What worries me is not the catastrophic failure scenario — the grid-down, lights-out, civilization-pausing event. That scenario, precisely because it is catastrophic, would generate an enormous response and, eventually, accountability. What worries me is the subtle drift: the slow accumulation of small suboptimal decisions that no one catches because no one is watching closely enough, because the system looks fine on every dashboard that exists, because the people who could notice are no longer there.

Utilities have been cutting operations staff for years, partly because the AI systems make those roles seem redundant. This is rational in the narrow sense. It also means that when the AI makes a decision that a human expert would immediately flag as wrong, there are fewer human experts positioned to flag it.

The accountability structure that once existed was inefficient by modern standards. A control room full of engineers watching a board is expensive. It is slow. It introduces human error. It also introduces human judgment, which is a different thing entirely — the kind of judgment that says “the numbers say this is fine but something feels off” and prompts someone to dig deeper before the small problem becomes a large one.

There is a useful distinction here between reliability and robustness. A reliable system does what it is supposed to do under expected conditions. A robust system continues to function — or fails gracefully — when conditions are unexpected. The AI running most infrastructure in 2029 scores extremely well on reliability metrics, because those metrics measure performance against historical baselines. Robustness is harder to measure and consequently less measured.

The 2003 Northeast blackout, which cascaded across eight US states and parts of Canada and left 55 million people without power, was fundamentally a robustness failure. The individual components worked as designed. The interactions between components under unusual conditions were not well understood. The operators had information but misread its significance. What eventually happened was not any single point of failure but a sequence of ordinary failures that combined into something extraordinary.

An AI-managed grid would almost certainly handle the specific sequence that caused the 2003 blackout. It would not handle it the way the 2003 grid handled it. It would handle it faster, more efficiently, and without the cascade. This is genuine progress. It is also beside the point, because the 2029 failure scenario is not the 2003 scenario. It is something novel, something the training data did not contain, something that arrives in a form the model’s pattern-matching does not recognize as a warning.

The problem compounds because AI infrastructure systems do not fail the way mechanical systems fail. A transformer fails in ways that are physically visible — it smells, it sparks, it stops working. The failure is legible to anyone with the appropriate training. An AI control system can fail by making subtly wrong decisions that appear, on every available metric, to be normal decisions. The failure is illegible until enough wrong decisions have accumulated to produce a visible effect. By that point, unwinding the sequence to understand what went wrong is an enormous forensic project.

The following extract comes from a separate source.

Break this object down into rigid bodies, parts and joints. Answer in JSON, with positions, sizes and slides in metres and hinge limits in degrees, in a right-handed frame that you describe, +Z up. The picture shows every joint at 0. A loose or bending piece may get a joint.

This is not hypothetical. A water treatment facility in Arizona spent three weeks in 2028 operating under what its AI management system classified as normal parameters while slowly building up an imbalance in chemical treatment that, had a human operator not happened to run a manual check (for reasons unrelated to the AI system’s performance), would have sent improperly treated water to roughly 400,000 people. The AI had optimized its way into a local minimum that looked fine by every metric it was told to watch and was genuinely unsafe by a metric it was not.

The facility’s operators did not know the imbalance was developing. They were monitoring the AI’s dashboards. The dashboards showed green.

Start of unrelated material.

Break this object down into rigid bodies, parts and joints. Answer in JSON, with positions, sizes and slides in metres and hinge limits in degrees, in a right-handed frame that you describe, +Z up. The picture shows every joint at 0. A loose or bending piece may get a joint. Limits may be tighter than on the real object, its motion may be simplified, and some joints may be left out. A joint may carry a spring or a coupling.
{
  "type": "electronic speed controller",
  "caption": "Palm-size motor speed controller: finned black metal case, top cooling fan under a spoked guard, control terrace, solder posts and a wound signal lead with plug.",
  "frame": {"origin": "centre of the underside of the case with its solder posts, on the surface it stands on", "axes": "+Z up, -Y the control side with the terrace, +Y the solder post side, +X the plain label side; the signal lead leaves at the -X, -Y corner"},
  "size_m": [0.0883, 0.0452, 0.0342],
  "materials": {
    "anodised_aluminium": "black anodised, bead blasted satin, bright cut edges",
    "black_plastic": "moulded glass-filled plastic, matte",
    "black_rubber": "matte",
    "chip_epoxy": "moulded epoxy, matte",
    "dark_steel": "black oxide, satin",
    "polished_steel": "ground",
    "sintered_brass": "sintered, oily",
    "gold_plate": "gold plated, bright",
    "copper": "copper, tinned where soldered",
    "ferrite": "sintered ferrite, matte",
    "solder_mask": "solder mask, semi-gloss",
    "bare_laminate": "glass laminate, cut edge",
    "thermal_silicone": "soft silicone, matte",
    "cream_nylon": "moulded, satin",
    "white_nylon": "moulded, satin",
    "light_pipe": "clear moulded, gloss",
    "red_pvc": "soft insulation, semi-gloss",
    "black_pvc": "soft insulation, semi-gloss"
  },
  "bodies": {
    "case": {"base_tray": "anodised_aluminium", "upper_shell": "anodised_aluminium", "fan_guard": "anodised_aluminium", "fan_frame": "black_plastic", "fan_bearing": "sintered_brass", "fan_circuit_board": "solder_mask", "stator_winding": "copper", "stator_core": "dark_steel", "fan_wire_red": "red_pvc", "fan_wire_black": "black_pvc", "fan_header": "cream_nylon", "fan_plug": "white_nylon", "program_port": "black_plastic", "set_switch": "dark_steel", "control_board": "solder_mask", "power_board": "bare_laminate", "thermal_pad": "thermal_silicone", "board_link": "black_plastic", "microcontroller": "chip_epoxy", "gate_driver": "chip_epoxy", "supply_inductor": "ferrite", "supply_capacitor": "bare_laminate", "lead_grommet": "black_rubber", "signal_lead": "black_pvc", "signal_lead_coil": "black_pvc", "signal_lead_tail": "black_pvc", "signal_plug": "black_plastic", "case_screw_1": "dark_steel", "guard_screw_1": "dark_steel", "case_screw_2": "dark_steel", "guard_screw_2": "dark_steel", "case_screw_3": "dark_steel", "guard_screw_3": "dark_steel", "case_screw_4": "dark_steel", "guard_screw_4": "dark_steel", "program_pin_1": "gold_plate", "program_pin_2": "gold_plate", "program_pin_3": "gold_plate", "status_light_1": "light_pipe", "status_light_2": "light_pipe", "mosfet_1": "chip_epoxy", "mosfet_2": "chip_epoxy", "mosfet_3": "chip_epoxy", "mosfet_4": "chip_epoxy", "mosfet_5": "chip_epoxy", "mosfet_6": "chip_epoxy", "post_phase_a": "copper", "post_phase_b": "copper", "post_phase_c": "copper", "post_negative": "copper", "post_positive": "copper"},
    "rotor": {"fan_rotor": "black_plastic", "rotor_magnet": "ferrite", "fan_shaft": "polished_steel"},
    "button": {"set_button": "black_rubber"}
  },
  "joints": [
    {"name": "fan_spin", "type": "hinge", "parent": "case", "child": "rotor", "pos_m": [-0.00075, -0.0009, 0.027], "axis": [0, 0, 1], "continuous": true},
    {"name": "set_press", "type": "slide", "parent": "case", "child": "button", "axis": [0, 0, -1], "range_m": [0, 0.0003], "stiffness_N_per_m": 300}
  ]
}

This brings me to what I think is the central question of ambient AI infrastructure in 2029: not “is the AI good enough” but “good enough according to whom, measuring what, and who finds out when that measurement was wrong?”

The answer cannot be “the AI tells us.” A system cannot reliably report its own drift. Human oversight is not a backup for when AI fails — it is the mechanism by which AI failure gets discovered. Reducing that oversight in the name of efficiency is not a technical decision. It is a governance decision, and it is one that most infrastructure operators have made quietly, incrementally, without any meaningful public deliberation.

There is nothing conspiratorial about this. Nobody decided to remove human oversight of critical infrastructure. Oversight just became expensive, then redundant-seeming, then gradually eliminated through entirely rational local decisions. The result is a grid — electrical, water, transportation — that runs beautifully under normal conditions and has no clear owner when normal ends.

I am not arguing for returning to human-operated systems. That ship has sailed and the efficiency gains are real and significant. I am arguing for what might be called adversarial oversight — not operators watching dashboards the AI controls, but independent mechanisms specifically designed to detect when the AI is drifting from its objectives, challenged by scenarios it has not seen before, or quietly wrong in ways that look like being right.

This requires investment. It requires maintaining a class of people who understand the systems they are watching well enough to know when something smells wrong even if the dashboard says green. It requires, in other words, treating human judgment as infrastructure rather than as overhead.

The first year of a new decade seems like a reasonable time to insist on that. The grid will forget it is smart long before anyone asks it to remember.